## Begin
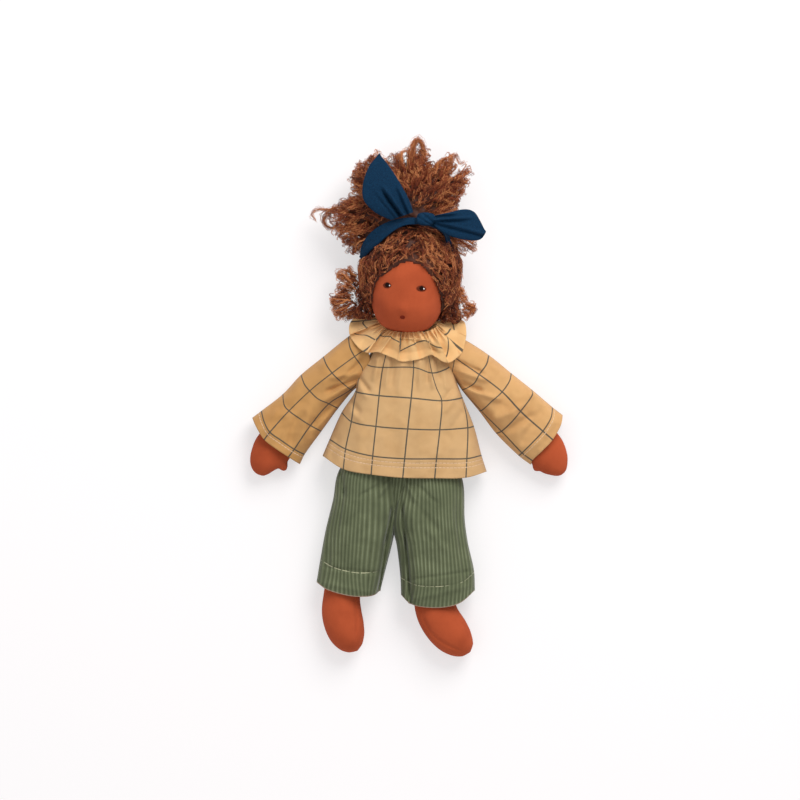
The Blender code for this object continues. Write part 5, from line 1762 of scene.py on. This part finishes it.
@dataclass
class Arm:
    """One arm: the sleeve and the stuffed arm with its mitten hand."""

    side: Side
    skin: bpy.types.Material
    drop: float
    net: Net
    cuff_line: float
    folds: Stations
    form: Stations
    thumb: tuple[Vector, Vector]

    def build(self) -> bpy.types.Object:
        """Builds the sleeve and the arm.

        Returns:
            The sleeve.
        """
        name = self.side.label
        arm = surface(f"{name}_arm", 64, 100, Stuffed(self.form).place)
        mesh = bmesh.new()
        mesh.from_mesh(arm.data)
        root, tip = self.thumb
        ahead = (tip - root).normalized()
        turn = Matrix((ahead.cross(Vector((0, 0, 1))), ahead, Vector((0, 0, 1)))).transposed()
        for vert in bmesh.ops.create_uvsphere(mesh, u_segments=28, v_segments=20, radius=1)["verts"]:
            spot = Vector((4.3 * vert.co.x, (tip - root).length * vert.co.y, 5.2 * vert.co.z))
            vert.co = (root + turn @ spot) * MM
        mesh.to_mesh(arm.data)
        mesh.free()
        melt(arm, 0.8)
        fit(arm, self.skin, "jersey", f"{name}_arm", f"{name}_arm_skin", f"{name}_arm_wool")

        rise = (
            (0, 9.5, 14, 9, 2.3), (0.3, 10.5, 15.5, 10, 2.2),
            (0.75, 13, 17.5, 12.5, 2.2), (1, 15, 15, 14, 2.2),
        )
        seed = 5 + self.side.value
        form = Garment(self.net, rise, self.folds, Under(arm), upper=0.58, seed=seed, rough=1.3, clear=0.9)
        # Painted shade: the right sleeve's cotton is darker than the left's, though both are the same cloth.
        side_shaded_colour, deep = ("#C69558", "#AF7C40") if self.side is Side.RIGHT else ("#D5A66C", "#C18E55")
        look = CheckCotton(
            f"{name}_sleeve_cotton",
            along_start=self.cuff_line,
            hems=(self.cuff_line - 2.2,),
            colour=side_shaded_colour,
            shade=deep,
        ).material()
        cloth = f"{name}_sleeve_cloth"
        sleeve = garment(cloth, form, (170, 130), 0.5, look)
        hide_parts(f"{name}_sleeve")
        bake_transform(sleeve)
        return sleeve


def melt(made: bpy.types.Object, voxel: float) -> None:
    """Fuses overlapping stuffed forms into one skin and smooths their joins.

    Args:
        made: The piece.
        voxel: The remesh's grain, in millimetres.
    """
    fuse = made.modifiers.new("fuse", "REMESH")
    fuse.mode = "VOXEL"
    fuse.voxel_size = voxel * MM
    fuse.use_smooth_shade = True
    soft = made.modifiers.new("soft", "SMOOTH")
    soft.factor = 0.6
    soft.iterations = 7
    apply_modifiers(made)
    made.data.shade_smooth()


RIGHT_ARM = (
    (0, -34.8, 45, 12.5, 0.5, 0.5), (0.05, -35.6, 44.1, 12.5, 5.5, 5.5),
    (0.14, -39.4, 39.5, 12, 8.6, 8.6), (0.3, -46.7, 30.8, 11.8, 11.5, 9.8),
    (0.55, -67.8, 5.4, 11.5, 11.2, 9.6), (0.7, -81.5, -12, 11, 11.5, 8.8),
    (0.78, -88.6, -23, 11, 13.6, 8.4), (0.85, -92.2, -29.5, 11, 13.4, 8.2),
    (0.91, -95.2, -35.5, 10.5, 11.3, 7.6), (0.955, -96.2, -40.5, 10, 8.6, 6.2),
    (0.99, -96, -44.6, 9.5, 4.2, 3.6), (1, -95.8, -46, 9.3, 0.4, 0.4),
)
LEFT_ARM = (
    (0, 33.8, 44.1, 12.5, 0.5, 0.5), (0.05, 34.8, 43.3, 12.5, 5.5, 5.5), (0.14, 39.5, 39.6, 12, 8.6, 8.6),
    (0.3, 48.4, 32.6, 11.8, 11.5, 9.8), (0.55, 74.4, 12.2, 11.5, 11.2, 9.6),
    (0.7, 90, -1.5, 11, 11.8, 8.8), (0.78, 98.8, -11.5, 11, 13.6, 8.4), (0.85, 103.6, -18, 11, 13, 8.2),
    (0.91, 107.8, -23.5, 10.5, 10.6, 7.4), (0.955, 110.6, -27.5, 10, 7, 5.8),
    (0.99, 112, -30.2, 9.5, 3.4, 3.2), (1, 112.4, -31, 9.3, 0.4, 0.4),
)
RIGHT_LEG = (
    (0, -25, -46, 17, 0.5, 0.5), (0.05, -25, -48, 17, 10, 10), (0.15, -25, -59, 17, 14, 14, 15.8),
    (0.35, -28, -85, 14, 13, 12.4), (0.55, -33.5, -112, 12.4, 12.6, 11),
    (0.66, -34.9, -125, 12.4, 12.8, 11.2), (0.77, -34.2, -137.5, 12.4, 13.9, 11.8),
    (0.87, -30.6, -149, 12.4, 13.4, 11.4), (0.94, -26.2, -157, 11.8, 10.6, 9.4),
    (0.985, -22.6, -162, 11.2, 5.4, 5), (1, -21.4, -163.6, 11, 0.4, 0.4),
)
LEFT_LEG = (
    (0, 25, -46, 17, 0.5, 0.5), (0.05, 25, -48, 17, 10, 10), (0.15, 25, -59, 17, 14, 14, 15.8),
    (0.35, 27, -85, 14, 13, 12.4), (0.55, 28.8, -112, 12.4, 13, 11), (0.66, 30.2, -126, 12.4, 14.2, 11.4),
    (0.77, 34.6, -137, 12.4, 14.4, 12), (0.87, 43, -147, 12.4, 13.8, 11.4),
    (0.94, 50.4, -153.6, 11.8, 10.8, 9.4), (0.985, 56, -157.8, 11.2, 5.6, 5),
    (1, 57.6, -159, 11, 0.4, 0.4),
)


@dataclass
class Leg:
    """One stuffed leg with its foot, and the trouser leg round it."""

    side: Side
    skin: bpy.types.Material
    cord: bpy.types.Material
    net: Net
    folds: Stations
    form: Stations
    seam: float

    @cached_property
    def _shape(self) -> Stuffed:
        """The leg without its seam."""
        return Stuffed(self.form)

    def foot(self, around: float, run: float) -> tuple[Vector, tuple[float, float]]:
        """A point of the leg, with the seam that is sewn along the top of the foot."""
        point, cloth = self._shape.place(around, run)
        turn = math.tau * around - math.pi / 2
        groove = ridge(math.cos(turn), self.seam * (1 - 0.5 * ease((run - 0.8) * 5)), 0.075)
        sewn = ease((run - 0.6) * 9) * (1 - ease((run - 0.9) * 12))
        point.z -= 1.1 * groove * max(math.sin(turn), 0) * sewn
        return point, cloth

    def build(self) -> bpy.types.Object:
        """Builds the leg and its trouser leg.

        Returns:
            The trouser leg.
        """
        name = self.side.label
        leg = surface(f"{name}_leg", 96, 130, self.foot)
        fit(leg, self.skin, "jersey", f"{name}_leg", f"{name}_leg_skin", f"{name}_leg_wool")

        rise = (
            (0, 12, 14.5, 11.5, 2.4), (0.14, 12.5, 15.5, 12, 2.4), (0.5, 14.5, 17.5, 14, 2.4),
            (0.69, 16, 16.5, 15.5, 2.4), (0.8, 17, 15.5, 16, 2.3), (1, 19, 13, 17.5, 2.2),
        )
        seed = 8 + self.side.value
        form = Garment(self.net, rise, self.folds, Under(leg), upper=0.6, seed=seed, rough=1.0, clear=1.0)
        cloth = garment(
            f"{name}_trouser_cloth", form, (190, 150), 0.8, self.cord
        )
        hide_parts(f"{name}_trouser_leg")
        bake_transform(cloth)
        return cloth


SEAT = Net((
        (50, ((-6, -5.5, -62), (0, -1.4, -64), (6, 3, -62.5))),
        (60, ((-14, -13, -54), (0, -1.2, -55.5), (14, 12, -54))),
        (78, ((-19, -19, -38), (0, -0.5, -38), (19, 18.5, -38))),
        (112, ((-21, -20.5, -5), (0, 0, -5), (21, 20.5, -5))),
))


def trouser_seat(cord: bpy.types.Material, under: Under) -> bpy.types.Object:
    """Builds the seat that joins the trouser legs."""
    rise = ((0, 15, 6, 13, 2.2), (0.16, 16, 8, 15, 2.2), (0.45, 17, 12, 16, 2.3), (1, 17.5, 13.5, 16.5, 2.3))
    form = Garment(SEAT, rise, SEAT_FOLDS, under, upper=0.55, seed=4, rough=0.8, clear=1.2)
    made = garment("trouser_seat_cloth", form, (80, 70), 0.7, cord)
    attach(made, "torso")
    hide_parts("trouser_seat")
    return made


@dataclass
class Torso:
    """The stuffed body under the clothes."""

    skin: bpy.types.Material

    def build(self) -> bpy.types.Object:
        """Builds the body's skin, which fills the blouse and the trousers' seat."""
        form = Stuffed(
            (
                (0, 0, -41, 17, 0.5, 0.5), (0.05, 0, -39, 17, 17, 6, 9), (0.2, 0, -28, 17.5, 25, 10, 14.5),
                (0.5, 0, -2, 19, 27, 15, 15.5), (0.75, 0, 24, 19, 25, 15.5, 16), (0.92, -1, 46, 20, 20, 14),
                (1, -3.7, 57, 23, 10.5, 10.5),
            ),
            level_across=True,
        )
        made = surface("torso", 64, 60, form.place)
        fit(made, self.skin, "jersey", "torso", "torso_skin", "torso_wool")
        return made


# The studio


@dataclass
class Studio:
    """The floor, the soft light and the camera straight above the doll."""

    aim: Vector = field(default_factory=lambda: Vector((-3.8, 14.0, 25.0)))
    seen: float = 560.0
    height: float = 6000.0
    roll: float = math.radians(4)
    glow: float = 0.55
    sensor: float = 36.0

    def floor(self) -> None:
        """The white paper that the doll lies on, whose shadows the camera sees paler than they are."""
        mesh = bmesh.new()
        bmesh.ops.create_grid(mesh, x_segments=1, y_segments=1, size=4)
        bmesh.ops.translate(mesh, verts=mesh.verts, vec=(0, 0, -0.1 * MM))
        made = piece("floor", mesh)
        graph = Graph("paper")
        grain = graph.grain(graph.place(), 900)
        colour = graph.tint(grain * 0.15, paint("#FFFAF9"), paint("#FCF3F3"))
        graph.finish(colour, 0.9, Specular_IOR_Level=0.1)
        seen = graph.node("ShaderNodeLightPath")
        white = graph.node("ShaderNodeEmission", sockets={"Color": (1, 1, 1, 1), "Strength": 1.0})
        shader = Value(graph, graph.shader.outputs[0])
        mixed = graph.node("ShaderNodeMixShader", sockets={0: seen * self.glow, 1: shader, 2: white})
        graph.feed(graph.tree.nodes["Material Output"].inputs[0], mixed)
        made.data.materials.append(graph.material)

    def lamp(self, name: str, place: tuple[float, float, float], size: float, power: float) -> None:
        """One soft square lamp, turned to the doll.

        Args:
            name: The lamp's name.
            place: Where it hangs, in metres.
            size: Its side, in metres.
            power: Its power, in watts.
        """
        light = bpy.data.lights.new(name, "AREA")
        light.size = size
        light.energy = power
        made = bpy.data.objects.new(name, light)
        made.location = place
        made.rotation_euler = (-Vector(place)).to_track_quat("-Z", "Y").to_euler()
        bpy.context.collection.objects.link(made)

    def camera(self) -> None:
        """The camera at the photograph's angle and frame."""
        lens = bpy.data.cameras.new("camera")
        lens.sensor_width = self.sensor
        lens.lens = self.sensor * (self.height - self.aim.z) / self.seen
        made = bpy.data.objects.new("camera", lens)
        made.location = Vector((self.aim.x, self.aim.y, self.height)) * MM
        made.rotation_euler = (0, 0, self.roll)
        bpy.context.collection.objects.link(made)
        bpy.context.scene.camera = made

    def build(self) -> None:
        """Sets the floor, lamps, world, camera and view."""
        self.floor()
        self.lamp("key", (0.45, 1.1, 1.15), 1.0, 21.0)
        self.lamp("fill", (-0.6, -0.3, 1.6), 1.4, 4.0)
        world = bpy.data.worlds.new("studio")
        world.use_nodes = True
        sky = world.node_tree.nodes["Background"]
        sky.inputs["Color"].default_value = (0.97, 0.96, 1.0, 1)
        sky.inputs["Strength"].default_value = 0.55
        bpy.context.scene.world = world
        bpy.context.scene.view_settings.view_transform = "Standard"
        self.camera()


def dress_inner_nodes() -> None:
    """Gives the hidden pieces that stay as they are their own finishes."""
    thread = Thread("seam_thread", "#8E3C24", "#B05A3C").material()
    elastic = Thread("elastic_cord", "#EDE8DD", "#FFFFFF").material()
    wool = Thread("stuffing_wool", "#E8DFCC", "#F6F0E4").material()
    looks = {
        "left_shoulder_thread": thread,
        "right_shoulder_thread": thread,
        "neck_elastic": elastic,
        "waist_elastic": elastic,
    }
    for name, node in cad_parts.items():
        node.data.materials.clear()
        node.data.materials.append(looks.get(name, wool))


def main() -> None:
    """Builds the doll and its studio."""
    logging.basicConfig(level=logging.INFO, format="%(name)s: %(message)s")
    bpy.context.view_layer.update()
    dress_inner_nodes()
    skin = Jersey().material()
    cord = Corduroy().material()
    Head(skin).build()
    band = Headband(Linen().material())
    Hair(band).build()
    band.build()
    torso = Torso(skin).build()
    seat = trouser_seat(cord, Under(torso))
    right_leg = Leg(Side.RIGHT, skin, cord, RIGHT_TROUSER, RIGHT_TROUSER_FOLDS, RIGHT_LEG, 0.72).build()
    left_leg = Leg(Side.LEFT, skin, cord, LEFT_TROUSER, LEFT_TROUSER_FOLDS, LEFT_LEG, -0.72).build()
    waist, neck = (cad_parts[name] for name in ("waist_elastic", "neck_elastic"))
    blouse = Blouse(Under(torso, seat, right_leg, left_leg, waist)).build()
    left_sleeve = Arm(
        side=Side.LEFT,
        skin=skin,
        drop=math.radians(38.1),
        net=LEFT_SLEEVE,
        cuff_line=9.3,
        folds=LEFT_SLEEVE_FOLDS,
        form=LEFT_ARM,
        thumb=(Vector((96.5, -21.5, 10)), Vector((94.6, -29.4, 9.5))),
    ).build()
    right_sleeve = Arm(
        side=Side.RIGHT,
        skin=skin,
        drop=math.radians(50.2),
        net=RIGHT_SLEEVE,
        cuff_line=6.5,
        folds=RIGHT_SLEEVE_FOLDS,
        form=RIGHT_ARM,
        thumb=(Vector((-84.6, -33.2, 10)), Vector((-80.8, -41.4, 9.5))),
    ).build()
    Collar(Under(blouse, left_sleeve, right_sleeve, torso, neck)).build()
    Studio().build()


if __name__ == "__main__":
    main()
## End
**WHAT YOU SHOULD DO**.
Print the listing above from its first line through the line with "thumb: tuple[Vector, Vector]", and stop there.

**ANSWER TO THIS EXERCISE**.
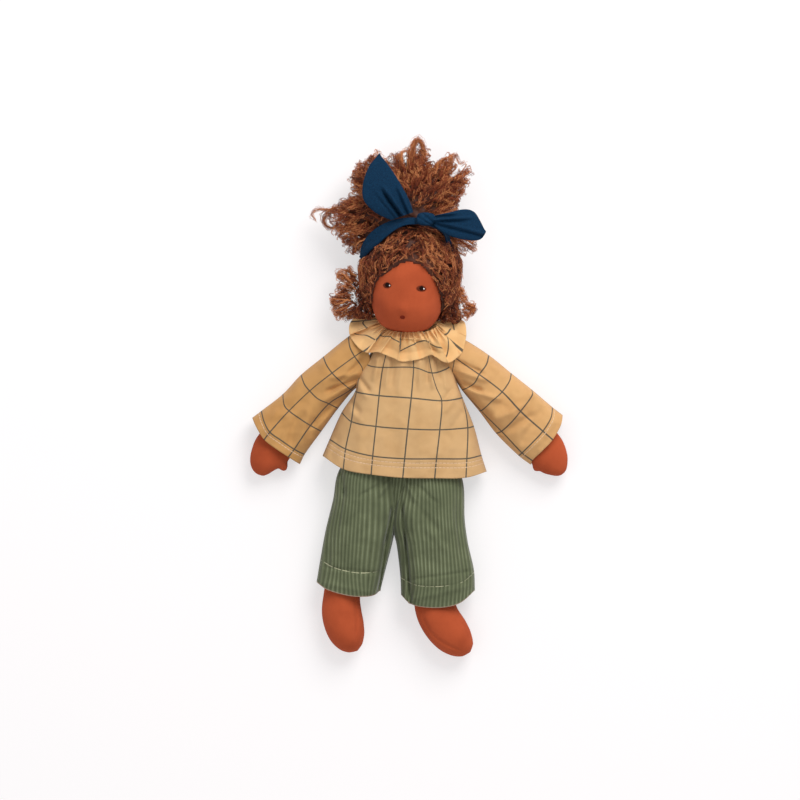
The Blender code for this object continues. Write part 5, from line 1762 of scene.py on. This part finishes it.
@dataclass
class Arm:
    """One arm: the sleeve and the stuffed arm with its mitten hand."""

    side: Side
    skin: bpy.types.Material
    drop: float
    net: Net
    cuff_line: float
    folds: Stations
    form: Stations
    thumb: tuple[Vector, Vector]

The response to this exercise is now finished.